The Fox segment Trump tweeted about hammered home that very message Goldenberg warned Trump might be influenced by, encouraging U.S. military action against Iran while arguing that such action would not lead to a broader war.
“History will tell you Iran only responds to strength,” anchor Julie Banderas said during the segment, which Trump apparently watched. “Strength in numbers, strength in military action, is needed, according to Mike Pompeo, who says that the president would back that.”
“Do you believe that military action is needed?” Banderas asked former CIA officer and Fox contributor Daniel Hoffman. “I agree with the secretary,” Hoffman replied.

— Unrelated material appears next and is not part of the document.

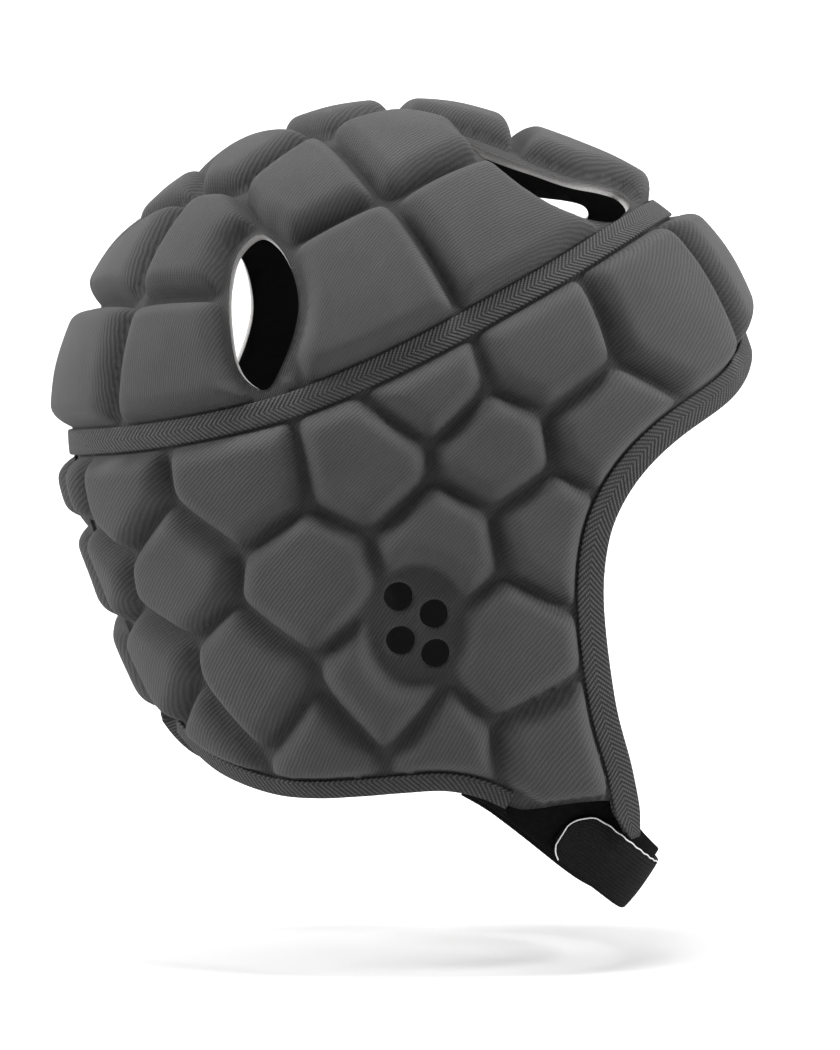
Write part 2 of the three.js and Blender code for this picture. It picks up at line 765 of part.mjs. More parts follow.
function flatBand(width, bottom, thickness, parts = 1) {
  const across = Array.from({ length: parts + 1 }, (_, i) => i / parts - 0.5);
  const topWidth = width - thickness / 2;
  return [
    ...across.map((share) => [share * width, bottom]),
    ...across.reverse().map((share) => [share * topWidth, bottom + thickness]),
  ];
}

// Maps from a direction to the flat, for cutting the webs into triangles

function mapFromTop(place) {
  const [round, rise] = angles(place);
  const turn = THREE.MathUtils.degToRad(round);
  return new THREE.Vector2((90 - rise) * Math.sin(turn), (90 - rise) * Math.cos(turn));
}

function mapFromBelow(place) {
  const [round, rise] = angles(place);
  const turn = THREE.MathUtils.degToRad(round);
  return new THREE.Vector2((90 + rise) * Math.sin(turn), (90 + rise) * Math.cos(turn));
}

// Crown

const crownOutline = seamRounds.map((round) => seamNear(round, SEAM_GAP / 2));
const vents = [sideVent, frontVent, sideVent.map(mirrored), frontVent.map(mirrored)];
const crown = paddedPanel(
  "crown", CLOTH_GREY, crownOutline, vents, buildPads(CROWN_PADS, crownEdges), mapFromTop,
);

// Side panel, one piece from the back round the forehead to the back

const gapRound = BACK_EDGE[BACK_EDGE.length - 1][0];
const rightTop = [
  ...seamRounds.filter((round) => round > 0 && round < gapRound - 1),
  gapRound,
].map((round) => seamNear(round, -SEAM_GAP / 2));
const rightEdges = [
  ...rightTop,
  ...[...backEdge].reverse().slice(1),
  ...[...lowerEdge].reverse().slice(1),
  ...[...faceEdge].reverse().slice(1, -1),
];
const sideOutline = [
  seamNear(0, -SEAM_GAP / 2),
  ...rightEdges,
  faceEdge[0],
  ...[...rightEdges].reverse().map(mirrored),
];

function earHole(place) {
  const centre = direction(place);
  return Array.from({ length: HOLE_STEPS }, (_, i) => (
    stepped(centre, (2 * Math.PI * i) / HOLE_STEPS, EAR_HOLE_DIAMETER / 2)
  ));
}

const earHoles = EAR_HOLES.map(earHole);
const sidePanel = paddedPanel(
  "side_panel", CLOTH_GREY, sideOutline, [...earHoles, ...earHoles.map((hole) => hole.map(mirrored))],
  buildPads(SIDE_PADS, sideEdges), mapFromBelow,
);

// Tape and bindings

// The face binding narrows at its two ends, to the width of the panel's corner there.

function bindingWidthAt(share) {
  const stepsToEnd = Math.min(share, 1 - share) * 2 * FACE_STEPS;
  return THREE.MathUtils.lerp(BINDING_END_SHARE, 1, Math.min(stepsToEnd, 1));
}

const seamTape = strip(
  "seam_tape", TAPE_GREY, seamRounds.map((round) => seamNear(round, 0)),
  flatBand(TAPE_WIDTH, WEB + CLEARANCE, TAPE_THICKNESS), true, 1,
);
const faceBinding = strip(
  "face_binding", TAPE_GREY, [...[...faceEdge].reverse(), ...faceEdge.slice(1).map(mirrored)],
  foldedBinding(BINDING_WIDTH), false, 1, bindingWidthAt,
);
const neckEdge = lowerEdge.filter((dir) => angles(dir)[0] > NECK_BINDING_START);
const neckBindingRight = strip(
  "neck_binding_right", TAPE_GREY, neckEdge, foldedBinding(NECK_BINDING_WIDTH), false, -1,
);
const neckBindingLeft = strip(
  "neck_binding_left", TAPE_GREY, neckEdge.map(mirrored), foldedBinding(NECK_BINDING_WIDTH), false, 1,
);

// Gusset behind the gap at the back

function gussetEdge(share) {
  const rise = THREE.MathUtils.lerp(GUSSET_RISE.top, GUSSET_RISE.bottom, share);
  const line = smoothLine(BACK_EDGE.map(([round, height]) => [round, height]), false);
  let edge = gapRound;
  for (let i = 0; i <= 100; i += 1) {
    const [round, height] = line(i / 100);
    if (height <= rise) edge = round;
  }
  return [edge - GUSSET_TUCK, rise];
}

function gusset() {
  const solid = new Solid();
  const across = 8;
  const layers = [-GUSSET_CLEARANCE, -GUSSET_CLEARANCE - GUSSET_THICKNESS].map((height) => (
    Array.from({ length: GUSSET_STEPS + 1 }, (_, i) => {
      const [edge, rise] = gussetEdge(i / GUSSET_STEPS);
      return Array.from({ length: across + 1 }, (__, j) => {
        const round = THREE.MathUtils.lerp(edge, 360 - edge, j / across);
        return solid.add(above(direction([round, rise]), height));
      });
    })
  ));
  layers.forEach((grid, side) => {
    for (let i = 0; i < GUSSET_STEPS; i += 1) {
      for (let j = 0; j < across; j += 1) {
        const corners = [grid[i][j], grid[i][j + 1], grid[i + 1][j + 1], grid[i + 1][j]];
        if (side === 1) corners.reverse();
        solid.face(corners[0], corners[1], corners[2]);
        solid.face(corners[0], corners[2], corners[3]);
      }
    }
  });
  const rim = (grid) => [
    ...grid[0].slice(0, -1),
    ...grid.slice(0, -1).map((row) => row[across]),
    ...[...grid[GUSSET_STEPS]].reverse().slice(0, -1),
    ...[...grid].reverse().slice(0, -1).map((row) => row[0]),
  ];
  solid.loops(rim(layers[1]), rim(layers[0]));
  return solid.mesh("back_gusset", MESH_GREY);
}

// Chin tab and strap. The strap is sewn in under the left side's corner, goes round under
// the chin and lies on the tab of the right side.

const tabTop = -LINING_CLEARANCE - BINDING_THICKNESS - 2 * CLEARANCE;
const tabLine = alongLine(TAB_LINE, TAB_STEPS);
const tabSection = flatBand(TAB_WIDTH, tabTop - TAB_THICKNESS, TAB_THICKNESS, STRAP_PARTS);
const chinTab = strip("chin_tab", FASTENER_BLACK, tabLine, tabSection, false, 1);
const strapLine = alongLine(STRAP_LINE, STRAP_STEPS);
const strapSection = flatBand(STRAP_WIDTH, tabTop - STRAP_THICKNESS, STRAP_THICKNESS, STRAP_PARTS);
const strapPlaces = onHead(strapLine);
const strapStep = strapPlaces[1].distanceTo(strapPlaces[0]);

function strapWidthAt(share) {
  const toEnd = Math.min((share * STRAP_STEPS * strapStep) / (STRAP_WIDTH / 2), 1);
  return Math.max(Math.sqrt(1 - (1 - toEnd) ** 2), 0.15);
}

function strapLiftAt(share) {
  return (CLEARANCE + STRAP_THICKNESS) * (1 - THREE.MathUtils.smoothstep(share, 0.43, 0.6));
}

const chinStrap = strip(
  "chin_strap", FASTENER_BLACK, strapLine, strapSection, false, 1, strapWidthAt, strapLiftAt,
);

// The whole cap

const scrumCap = new THREE.Group();
scrumCap.add(
  crown, sidePanel, seamTape, faceBinding, neckBindingRight, neckBindingLeft,
  gusset(), chinTab, chinStrap,
);

export default scrumCap;
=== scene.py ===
# Looks for the rugby scrum cap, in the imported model's frame.
#
# The head's shape, the edges and the pads are those of the CAD part, made here in fine meshes.
# Lengths on the cap are in millimetres from the head's middle: to the right ear, forward, up.
# Places on it are two angles in degrees: round, from the front (0) past the right ear (90) to
# the back (180), and rise, above the level through the head's middle.

import math

import bmesh
import bpy
import numpy as np
from mathutils import Matrix, Vector
from mathutils.geometry import delaunay_2d_cdt


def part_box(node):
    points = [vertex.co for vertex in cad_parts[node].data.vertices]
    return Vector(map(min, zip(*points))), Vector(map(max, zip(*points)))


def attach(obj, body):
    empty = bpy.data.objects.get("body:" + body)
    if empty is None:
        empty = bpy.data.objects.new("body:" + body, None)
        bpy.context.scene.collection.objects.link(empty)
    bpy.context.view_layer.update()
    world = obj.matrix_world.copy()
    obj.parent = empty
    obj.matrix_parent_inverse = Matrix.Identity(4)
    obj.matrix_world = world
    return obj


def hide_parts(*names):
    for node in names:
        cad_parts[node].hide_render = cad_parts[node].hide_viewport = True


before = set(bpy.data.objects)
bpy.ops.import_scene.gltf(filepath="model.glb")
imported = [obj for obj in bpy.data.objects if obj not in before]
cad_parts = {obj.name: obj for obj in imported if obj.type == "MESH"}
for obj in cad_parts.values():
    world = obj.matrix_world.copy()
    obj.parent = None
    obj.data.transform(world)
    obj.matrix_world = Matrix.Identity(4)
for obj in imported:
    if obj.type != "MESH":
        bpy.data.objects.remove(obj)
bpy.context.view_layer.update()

# Sizes that the part has too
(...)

Banderas went on to air a clip of Jack Keane, a retired general and Fox senior strategic analyst, pushing back against claims from critics by arguing that military action would not result in a war and that the U.S. has “got to have enough resolve to stand up to” Iran “much as Ronald Reagan did in the late 1980s” when the U.S. attacked Iranian navy ships and oil platforms.
Keane regularly advises Trump and has twice turned him down when asked to serve as secretary of defense, making his voice particularly important.

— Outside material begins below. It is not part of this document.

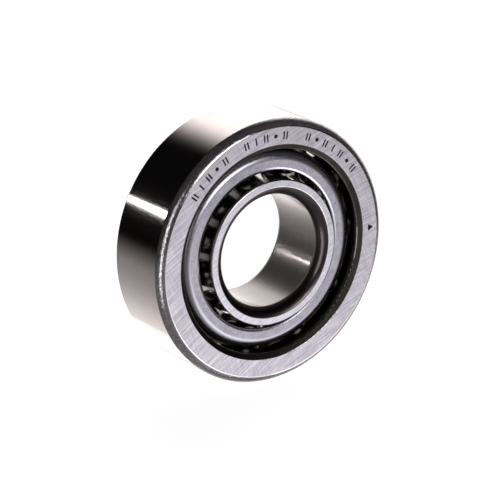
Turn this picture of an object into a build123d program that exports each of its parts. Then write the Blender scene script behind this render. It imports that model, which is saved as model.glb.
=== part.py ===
from build123d import *
import os
from math import cos, radians, sin, tan

# Single-row angular contact ball bearing, 20 x 47 x 14 mm, 40 degree contact angle.
# Frame: millimetres, +Z up. The bearing stands on its rim with its axis along Y and its origin
# at the centre of the bore, half way along the width. The marked side looks along -Y, and the
# open side, where the outer ring's bore is relieved, looks along +Y.
# Sections are drawn on Plane.XY: x is the radius, and y is the place along the bearing's axis.

# Boundary dimensions of dimension series 02 for a 20 mm bore
BORE_DIAMETER = 20.0
OUTSIDE_DIAMETER = 47.0
WIDTH = 14.0

# Ball set
CONTACT_ANGLE = 40.0
BALL_DIAMETER = 7.938
BALL_COUNT = 11
PITCH_DIAMETER = (BORE_DIAMETER + OUTSIDE_DIAMETER) / 2

# Raceways: groove radius as a part of the ball diameter, and the gap from a ball to its groove
INNER_CONFORMITY = 0.515
OUTER_CONFORMITY = 0.525
RACEWAY_GAP = 0.02

# Outer ring: high shoulder on the marked side, relieved low shoulder on the open side
OUTER_HIGH_DIAMETER = 36.4
OUTER_LOW_DIAMETER = 41.0
OUTER_RELIEF_DIAMETER = 41.8
OUTER_RELIEF_START = 2.6
OUTER_BEVEL_RADIAL = 0.95
OUTER_BEVEL_AXIAL = 0.6
OUTER_BEVEL_EDGE = 0.2
OUTER_MOUTH_CORNER = 0.35

# Inner ring: low shoulder on the marked side, high shoulder on the open side
INNER_LOW_DIAMETER = 25.9
INNER_HIGH_DIAMETER = 30.8
INNER_LOW_CORNER = 0.2
INNER_HIGH_CORNER = 0.5

# Turned corners with the face and the wall ground after them, which leaves two broken edges.
# Each has its radial size, its axial size and the radius of its crown.
OUTER_MARKED_CORNER = (1.3, 1.2, 2.0)
OUTER_OPEN_CORNER = (0.9, 0.9, 1.4)
BORE_CORNER = (1.65, 1.75, 2.4)
BROKEN_EDGE = 0.5

# Rounding of the ground edge where a raceway meets a shoulder
GROOVE_EDGE = 0.12

# Cage: pressed sheet cone with a window for each ball and an inward flange at its small end
SHEET = 0.8
CONE_HALF_ANGLE = 12.0
CONE_RADIUS_AT_BALLS = 18.55
FLANGE_PLACE = -5.2
FLANGE_INNER_DIAMETER = 28.1
FLANGE_EDGE = 0.3
CAGE_BEND = 1.9
CAGE_END_PLACE = 5.4
CAGE_END_EDGE = 0.2
POCKET_CLEARANCE = 0.13

# Engraved marks on the outer ring's marked face: single bars, double bars, dots and a triangle.
# Each group has the angle of its first mark, then its marks in clockwise order.
MARK_GROUPS = [(141.4, "=|=.="), (106.0, "=|=.="), (70.0, "=.=|=.=")]
MARK_STEP = 5.6
MARK_CIRCLE_RADIUS = 20.65
BAR_HEIGHT = 1.4
BAR_WIDTH = 0.3
BAR_SPACING = 0.62
DOT_RADIUS = 0.36
TRIANGLE_RADIUS = 0.75
TRIANGLE_ANGLE = 2.0
MARK_DEPTH = 0.06

# Worked out from the above
HALF_WIDTH = WIDTH / 2
BALL_RADIUS = BALL_DIAMETER / 2
PITCH_RADIUS = PITCH_DIAMETER / 2
NEARNESS = 0.001


def groove_centre(groove_radius, side):
    """Centre of a raceway's arc, on the contact line through the ball's centre.

    side is 1 for the outer ring, which the ball touches outwards and towards the marked side,
    and -1 for the inner ring, which it touches inwards and towards the open side.
    """
    offset = side * (groove_radius - BALL_RADIUS - RACEWAY_GAP)
    angle = radians(CONTACT_ANGLE)
    return (PITCH_RADIUS - offset * cos(angle), offset * sin(angle))


def corners_at(section, radius):
    """Corners of a section at one radius, from the marked side to the open side."""
    corners = section.vertices().filter_by(lambda v: abs(v.X - radius) < NEARNESS)
    return corners.sort_by(Axis.Y)


def crown_corner(section, radius, place, corner, outwards):
    """Cuts a crowned corner in the section that is open.

    outwards is 1 for a corner on an outside diameter and -1 for one in a bore.
    """
    radial, axial, crown = corner
    side = 1 if place > 0 else -1
    face_end = (radius - outwards * radial, place)
    wall_end = (radius, place - side * axial)
    with BuildLine() as cut:
        RadiusArc(face_end, wall_end, side * outwards * crown)
        Polyline(wall_end, (radius, place), face_end)
    make_face(cut.edges(), mode=Mode.SUBTRACT)
    for x, y in (face_end, wall_end):
        fillet(section.vertices().sort_by_distance((x, y, 0))[0], BROKEN_EDGE)


def draw_marks():
    """The marks, added to the sketch that is open."""
    for first_angle, marks in MARK_GROUPS:
        for i, mark in enumerate(marks):
            angle = first_angle - i * MARK_STEP
            with PolarLocations(MARK_CIRCLE_RADIUS, 1, start_angle=angle):
                if mark == "|":
                    SlotOverall(BAR_HEIGHT, BAR_WIDTH)
                elif mark == "=":
                    with Locations((0, BAR_SPACING / 2), (0, -BAR_SPACING / 2)):
                        SlotOverall(BAR_HEIGHT, BAR_WIDTH)
                else:
                    Circle(DOT_RADIUS)
    with PolarLocations(MARK_CIRCLE_RADIUS, 1, start_angle=TRIANGLE_ANGLE):
        RegularPolygon(TRIANGLE_RADIUS, 3)


def make_outer_ring():
    outside = OUTSIDE_DIAMETER / 2
    high = OUTER_HIGH_DIAMETER / 2
    low = OUTER_LOW_DIAMETER / 2
    mouth = OUTER_RELIEF_DIAMETER / 2
    face_edge = high + OUTER_BEVEL_RADIAL
    groove_radius = OUTER_CONFORMITY * BALL_DIAMETER
    groove = groove_centre(groove_radius, 1)
    outline = [
        (high, OUTER_BEVEL_AXIAL - HALF_WIDTH),
        (face_edge, -HALF_WIDTH),
        (outside, -HALF_WIDTH),
        (outside, HALF_WIDTH),
        (mouth, HALF_WIDTH),
        (low, OUTER_RELIEF_START),
        (low, groove[1]),
        (high, groove[1]),
    ]
    with BuildPart() as outer_ring:
        with BuildSketch(Plane.XY) as section:
            with BuildLine():
                Polyline(*outline, close=True)
            make_face()
            with Locations(groove):
                Circle(groove_radius, mode=Mode.SUBTRACT)
            crown_corner(section, outside, -HALF_WIDTH, OUTER_MARKED_CORNER, 1)
            crown_corner(section, outside, HALF_WIDTH, OUTER_OPEN_CORNER, 1)
            fillet(corners_at(section, mouth), OUTER_MOUTH_CORNER)
            fillet(corners_at(section, face_edge), OUTER_BEVEL_EDGE)
            fillet(corners_at(section, high)[0], OUTER_BEVEL_EDGE)
            fillet(corners_at(section, high)[-1], GROOVE_EDGE)
            fillet(corners_at(section, low)[0], GROOVE_EDGE)
        revolve(axis=Axis.Y)
        with BuildSketch(Plane.XZ.offset(HALF_WIDTH)):
            draw_marks()
        extrude(amount=-MARK_DEPTH, mode=Mode.SUBTRACT)
    return outer_ring


def make_inner_ring():
    bore = BORE_DIAMETER / 2
    high = INNER_HIGH_DIAMETER / 2
    low = INNER_LOW_DIAMETER / 2
    groove_radius = INNER_CONFORMITY * BALL_DIAMETER
    groove = groove_centre(groove_radius, -1)
    outline = [
        (bore, -HALF_WIDTH),
        (low, -HALF_WIDTH),
        (low, groove[1]),
        (high, groove[1]),
        (high, HALF_WIDTH),
        (bore, HALF_WIDTH),
    ]
    with BuildPart() as inner_ring:
        with BuildSketch(Plane.XY) as section:
            with BuildLine():
                Polyline(*outline, close=True)
            make_face()
            with Locations(groove):
                Circle(groove_radius, mode=Mode.SUBTRACT)
            crown_corner(section, bore, -HALF_WIDTH, BORE_CORNER, -1)
            crown_corner(section, bore, HALF_WIDTH, BORE_CORNER, -1)
            fillet(corners_at(section, low)[0], INNER_LOW_CORNER)
            fillet(corners_at(section, low)[-1], GROOVE_EDGE)
            fillet(corners_at(section, high)[0], GROOVE_EDGE)
            fillet(corners_at(section, high)[-1], INNER_HIGH_CORNER)
        revolve(axis=Axis.Y)
    return inner_ring


def make_cage():
    slope = tan(radians(CONE_HALF_ANGLE))
    flange_inner = FLANGE_INNER_DIAMETER / 2
    bend = CONE_RADIUS_AT_BALLS + FLANGE_PLACE * slope
    end = CONE_RADIUS_AT_BALLS + CAGE_END_PLACE * slope
    outside = [(flange_inner, FLANGE_PLACE), (bend, FLANGE_PLACE), (end, CAGE_END_PLACE)]
    with BuildPart(Plane.XZ) as cage:
        with BuildSketch(Plane.XY) as section:
            with BuildLine():
                FilletPolyline(*outside, radius=CAGE_BEND)
                offset(amount=SHEET, side=Side.LEFT)
            make_face()
            fillet(corners_at(section, flange_inner), FLANGE_EDGE)
            fillet(section.vertices().sort_by(Axis.Y)[-2:], CAGE_END_EDGE)
        revolve(axis=Axis.Y)
        with PolarLocations(PITCH_RADIUS, BALL_COUNT):
            Sphere(BALL_RADIUS + POCKET_CLEARANCE, mode=Mode.SUBTRACT)
    return cage


def make_ball(number):
    angle = 360 / BALL_COUNT * (number - 1)
    with BuildPart(Plane.XZ) as ball:
        with PolarLocations(PITCH_RADIUS, 1, start_angle=angle):
            Sphere(BALL_RADIUS)
    return ball


pieces = {"outer_ring": make_outer_ring(), "inner_ring": make_inner_ring(), "cage": make_cage()}
for number in range(1, BALL_COUNT + 1):
    pieces[f"ball_{number:02d}"] = make_ball(number)

os.makedirs("parts", exist_ok=True)
for label, piece in pieces.items():
    piece.part.label = label
    export_step(piece.part, f"parts/{label}.step")
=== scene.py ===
from math import cos, hypot, pi, radians, sin

import bpy
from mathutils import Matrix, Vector


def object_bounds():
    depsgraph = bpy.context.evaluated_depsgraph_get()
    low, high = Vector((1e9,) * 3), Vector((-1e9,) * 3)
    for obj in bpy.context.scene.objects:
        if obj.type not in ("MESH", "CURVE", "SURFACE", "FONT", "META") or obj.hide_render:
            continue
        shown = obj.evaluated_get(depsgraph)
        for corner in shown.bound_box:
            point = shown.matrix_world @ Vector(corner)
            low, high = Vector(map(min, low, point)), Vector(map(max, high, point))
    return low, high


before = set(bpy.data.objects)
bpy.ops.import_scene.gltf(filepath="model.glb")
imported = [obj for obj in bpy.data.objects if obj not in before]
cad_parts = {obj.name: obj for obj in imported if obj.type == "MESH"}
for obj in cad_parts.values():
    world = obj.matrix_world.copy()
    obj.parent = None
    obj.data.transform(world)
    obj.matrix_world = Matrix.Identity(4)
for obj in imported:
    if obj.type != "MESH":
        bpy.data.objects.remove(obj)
cad_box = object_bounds()

MM = 0.001
DEGREES = 180 / pi

# Places on the bearing in millimetres. Radii are from the axis, which is Y, and the others are
# along it, from the middle. The marked side looks along -Y.
HALF_WIDTH = cad_box[1].y / MM
OUTSIDE_RADIUS = cad_box[1].x / MM
MARKED_CORNER_RADIUS = 22.2
MARKED_CORNER_END = -5.8
OPEN_CORNER_RADIUS = 22.6
OPEN_CORNER_END = 6.1
MOUTH_RADIUS = 21.25
BEVEL_RADIUS = 19.15
BEVEL_END = -6.4
MARK_FLOOR = -6.94
LOW_SHOULDER_RADIUS = 12.95
BORE_CORNER_RADIUS = 11.65
BORE_CORNER_END = 5.25
BORE_RADIUS = 10.0
CAGE_BEND_RADIUS = 15.75
CAGE_EDGE_RADIUS = 14.62

# Brightness of the parts of the studio, where 1 is white paper
WALL_LEVEL = 1.75
FRONT_LEFT_TABLE = 0.18
FRONT_RIGHT_TABLE = 0.60
BACK_TABLE = 1.0
SHEET_LEVEL = 2.7
LAMP_LEVEL = 22.0
BOX_LEVEL = 4.5
WINDOW_LEVEL = 2.6
GAP_LEVEL = 0.004

FLOOR_REACH = 20.0
FLOOR_GLOW = 0.93
FLOOR_GREY = 0.5

OIL_ROUGHNESS = 0.06
STREAKS_PER_RADIAN = 2.2222

# Node graphs


class Wire:
    """A number that a node works out. Python's arithmetic on it adds Math nodes."""

    def __init__(self, graph, socket):
        self.graph = graph
        self.socket = socket

    def __add__(self, other):
        return self.graph.math("ADD", self, other)

    def __radd__(self, other):
        return self.graph.math("ADD", other, self)

    def __sub__(self, other):
        return self.graph.math("SUBTRACT", self, other)

    def __rsub__(self, other):
        return self.graph.math("SUBTRACT", other, self)

    def __mul__(self, other):
        return self.graph.math("MULTIPLY", self, other)

    def __rmul__(self, other):
        return self.graph.math("MULTIPLY", other, self)

    def __truediv__(self, other):
        return self.graph.math("DIVIDE", self, other)

    def __pow__(self, other):
        return self.graph.math("POWER", self, other)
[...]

Fox pushed the same message over the weekend, repeatedly informing the president that a military strike is necessary and will come without costs.
In between those segments, Fox hosted notorious anti-Muslim hawk Jim Hanson to respond to statements from the U.S. that Iran was responsible for attacks on two Japanese oil tankers in the Gulf of Oman last week. Hanson argued that the U.S. should retaliate against Iran, saying, “It's time to go ahead and turn some of the fast boats they are using to do this into oil slicks in the Gulf.”
Hanson was also quick to push back against critics who argue that such a response could have dire repercussions, saying, “No serious person is calling for war with Iran, which is what the Iran apologists are [saying].”
“So you’re suggesting, perhaps, not a full-scale war, perhaps an attack that gets Iran’s attention, retribution down the road, and gets them to the table and we deal from a position of strength,” co-host Ed Henry replied.
If Trump tuned in on Saturday night to Fox’s Justice with Jeanine Pirro, as he typically does, he heard several of his hawkish political allies praise his actions, denounce Iran, and urge him to keep the pressure on.
“Thank God for President Trump,” Sen. Lindsey Graham (R-SC) said when Pirro asked him about the situation with Iran. “They are feeling the pressure and pushing back. We got them in a corner. They are a wounded cage animal.” He went on to direct the following advice to Trump: “Do not let them take over the Strait of Hormuz, keep the pressure on, and if they continue to do this, sink their navy like Ronald Reagan did back in the 80s.”
Iranians “only understand strength,” House Minority Leader Kevin McCarthy (R-CA) similarly argued. “Iran is the individuals that fund the terrorism around the world, the attacks going into Israel, the attacks going into Saudi Arabia, the problems anywhere else around the world, nine times out of ten it's Iran that’s using it and a part of it.”
And Anthony Scaramucci, the hedge funder who very briefly served as White House communications director, argued that Iran’s leaders “are expecting the president like other presidents to back down. They don't really know the guy, OK. So, the signal to those guys should be ‘OK, we are not backing down, you don’t understand this president, he’s very different from these other presidents.’” He added, “Ultimately, the theocracy of Iran will die and there will be a systemic change there for the better.”
It remains unclear how the conflict between the U.S. and Iran will play out. But with the stakes this high, it’s unnerving that the president is wallowing in Fox’s spin.